-------- AVAILABLE RECORDS --------

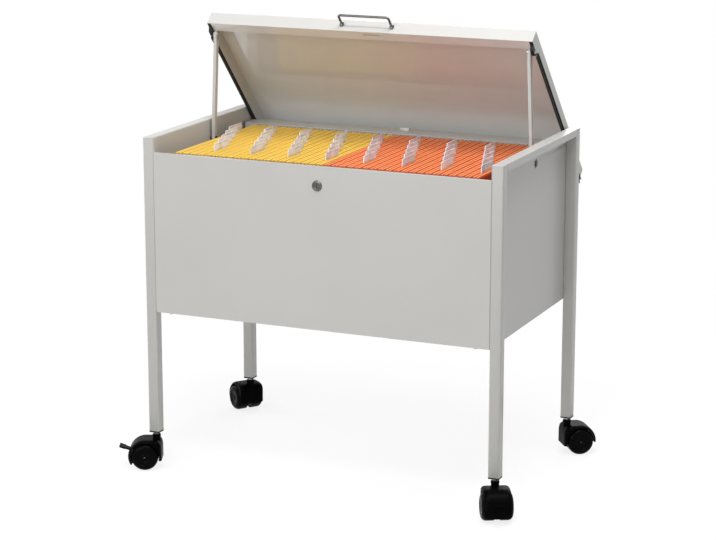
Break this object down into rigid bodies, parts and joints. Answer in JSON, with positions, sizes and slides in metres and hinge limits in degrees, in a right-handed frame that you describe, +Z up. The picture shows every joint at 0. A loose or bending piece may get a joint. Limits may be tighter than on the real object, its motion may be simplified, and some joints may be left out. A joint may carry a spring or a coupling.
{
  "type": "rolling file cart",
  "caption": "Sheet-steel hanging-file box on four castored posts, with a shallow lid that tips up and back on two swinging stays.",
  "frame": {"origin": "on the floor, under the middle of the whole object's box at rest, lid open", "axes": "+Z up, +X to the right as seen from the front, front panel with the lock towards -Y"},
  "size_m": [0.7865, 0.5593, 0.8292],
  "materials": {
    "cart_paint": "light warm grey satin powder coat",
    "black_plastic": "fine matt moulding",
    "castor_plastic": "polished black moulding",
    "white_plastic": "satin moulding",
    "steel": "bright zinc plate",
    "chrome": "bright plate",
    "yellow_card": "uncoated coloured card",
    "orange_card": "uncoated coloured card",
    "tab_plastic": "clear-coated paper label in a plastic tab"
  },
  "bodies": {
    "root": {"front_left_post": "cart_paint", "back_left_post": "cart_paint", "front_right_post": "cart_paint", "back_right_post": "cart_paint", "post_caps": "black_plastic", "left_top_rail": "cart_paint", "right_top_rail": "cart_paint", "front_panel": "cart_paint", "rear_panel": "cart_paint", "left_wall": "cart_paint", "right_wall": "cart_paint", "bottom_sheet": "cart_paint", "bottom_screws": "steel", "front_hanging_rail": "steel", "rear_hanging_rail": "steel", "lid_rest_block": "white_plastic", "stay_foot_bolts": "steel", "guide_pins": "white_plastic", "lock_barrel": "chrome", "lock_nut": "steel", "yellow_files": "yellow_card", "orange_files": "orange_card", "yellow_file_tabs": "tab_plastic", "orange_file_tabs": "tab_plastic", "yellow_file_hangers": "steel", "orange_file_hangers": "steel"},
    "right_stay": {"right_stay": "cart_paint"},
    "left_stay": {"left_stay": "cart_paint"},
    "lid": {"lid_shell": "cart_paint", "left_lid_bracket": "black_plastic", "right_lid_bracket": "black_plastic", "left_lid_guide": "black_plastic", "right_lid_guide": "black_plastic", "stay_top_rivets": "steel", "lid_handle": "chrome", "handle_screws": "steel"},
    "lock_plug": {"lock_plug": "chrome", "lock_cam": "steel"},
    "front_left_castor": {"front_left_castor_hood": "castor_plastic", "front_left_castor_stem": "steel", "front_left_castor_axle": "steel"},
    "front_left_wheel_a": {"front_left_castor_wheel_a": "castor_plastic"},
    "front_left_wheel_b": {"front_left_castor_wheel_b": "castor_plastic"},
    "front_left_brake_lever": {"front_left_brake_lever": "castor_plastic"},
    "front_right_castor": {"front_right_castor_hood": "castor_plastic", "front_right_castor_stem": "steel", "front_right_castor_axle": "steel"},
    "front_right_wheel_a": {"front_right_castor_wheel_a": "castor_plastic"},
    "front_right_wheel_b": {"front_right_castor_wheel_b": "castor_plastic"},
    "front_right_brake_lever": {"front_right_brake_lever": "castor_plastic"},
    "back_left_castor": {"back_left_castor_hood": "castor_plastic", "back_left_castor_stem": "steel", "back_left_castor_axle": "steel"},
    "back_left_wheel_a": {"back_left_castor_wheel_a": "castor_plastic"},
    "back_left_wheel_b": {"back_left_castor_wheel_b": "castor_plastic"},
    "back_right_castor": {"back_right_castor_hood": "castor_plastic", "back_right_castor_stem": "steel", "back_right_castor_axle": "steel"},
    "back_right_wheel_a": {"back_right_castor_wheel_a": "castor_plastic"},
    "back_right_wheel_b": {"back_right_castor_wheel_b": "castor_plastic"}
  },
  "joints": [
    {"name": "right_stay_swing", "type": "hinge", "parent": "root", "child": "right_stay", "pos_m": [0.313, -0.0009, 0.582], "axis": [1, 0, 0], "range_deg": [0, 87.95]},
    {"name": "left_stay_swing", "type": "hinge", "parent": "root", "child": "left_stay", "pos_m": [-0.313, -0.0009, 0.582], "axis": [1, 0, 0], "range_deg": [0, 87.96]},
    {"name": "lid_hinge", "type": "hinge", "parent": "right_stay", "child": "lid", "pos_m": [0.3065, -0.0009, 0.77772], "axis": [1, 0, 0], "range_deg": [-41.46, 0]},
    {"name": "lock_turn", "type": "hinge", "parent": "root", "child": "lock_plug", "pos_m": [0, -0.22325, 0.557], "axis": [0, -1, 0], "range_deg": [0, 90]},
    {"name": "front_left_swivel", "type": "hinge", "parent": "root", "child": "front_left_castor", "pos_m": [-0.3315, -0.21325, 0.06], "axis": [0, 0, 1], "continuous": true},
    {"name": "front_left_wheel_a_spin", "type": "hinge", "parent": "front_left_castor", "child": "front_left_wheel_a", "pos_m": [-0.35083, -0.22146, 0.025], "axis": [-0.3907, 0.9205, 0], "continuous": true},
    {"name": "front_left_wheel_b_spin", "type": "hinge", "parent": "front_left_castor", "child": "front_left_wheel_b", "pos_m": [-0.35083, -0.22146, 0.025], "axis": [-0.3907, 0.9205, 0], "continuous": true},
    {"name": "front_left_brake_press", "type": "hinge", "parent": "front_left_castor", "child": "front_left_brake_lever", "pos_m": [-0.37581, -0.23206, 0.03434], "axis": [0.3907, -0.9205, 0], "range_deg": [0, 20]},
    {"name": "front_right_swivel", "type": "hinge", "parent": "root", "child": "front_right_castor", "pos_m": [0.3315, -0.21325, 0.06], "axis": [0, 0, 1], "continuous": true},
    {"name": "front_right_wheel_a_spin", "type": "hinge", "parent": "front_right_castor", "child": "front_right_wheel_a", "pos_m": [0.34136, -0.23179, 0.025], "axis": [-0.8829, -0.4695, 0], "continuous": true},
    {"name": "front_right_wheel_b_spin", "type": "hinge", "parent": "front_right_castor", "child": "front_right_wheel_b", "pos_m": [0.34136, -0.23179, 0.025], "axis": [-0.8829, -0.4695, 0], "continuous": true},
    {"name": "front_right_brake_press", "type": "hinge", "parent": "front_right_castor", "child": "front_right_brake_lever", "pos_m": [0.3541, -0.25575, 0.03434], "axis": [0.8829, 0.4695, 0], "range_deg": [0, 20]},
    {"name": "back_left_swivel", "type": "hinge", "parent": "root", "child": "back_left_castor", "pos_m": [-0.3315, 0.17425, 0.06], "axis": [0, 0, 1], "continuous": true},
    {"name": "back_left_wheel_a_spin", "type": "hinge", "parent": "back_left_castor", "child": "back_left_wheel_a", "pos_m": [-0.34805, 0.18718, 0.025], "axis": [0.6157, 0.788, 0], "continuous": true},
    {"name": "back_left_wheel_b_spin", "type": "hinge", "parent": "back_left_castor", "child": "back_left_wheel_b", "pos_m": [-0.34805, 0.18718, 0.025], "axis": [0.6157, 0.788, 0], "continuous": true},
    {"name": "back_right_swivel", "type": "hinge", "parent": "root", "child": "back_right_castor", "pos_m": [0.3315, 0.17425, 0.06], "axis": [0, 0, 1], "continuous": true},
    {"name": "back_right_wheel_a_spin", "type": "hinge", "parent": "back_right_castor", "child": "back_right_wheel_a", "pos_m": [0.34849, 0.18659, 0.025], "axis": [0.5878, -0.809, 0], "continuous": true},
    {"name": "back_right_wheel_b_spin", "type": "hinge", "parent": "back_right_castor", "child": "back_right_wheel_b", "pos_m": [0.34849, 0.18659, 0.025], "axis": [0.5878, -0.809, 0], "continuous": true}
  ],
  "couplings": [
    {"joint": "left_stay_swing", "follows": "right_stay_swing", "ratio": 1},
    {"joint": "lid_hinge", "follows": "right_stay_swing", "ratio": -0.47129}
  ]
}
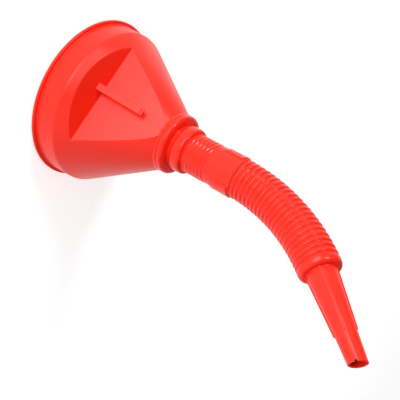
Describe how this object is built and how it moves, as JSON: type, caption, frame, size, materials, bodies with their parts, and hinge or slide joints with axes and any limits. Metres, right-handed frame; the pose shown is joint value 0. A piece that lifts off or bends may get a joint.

--------

- [STATED TASK]
Write out every line of the listing that holds the word "materials".

- [FINAL RESULT]
  "materials": {
Describe how this object is built and how it moves, as JSON: type, caption, frame, size, materials, bodies with their parts, and hinge or slide joints with axes and any limits. Metres, right-handed frame; the pose shown is joint value 0. A piece that lifts off or bends may get a joint.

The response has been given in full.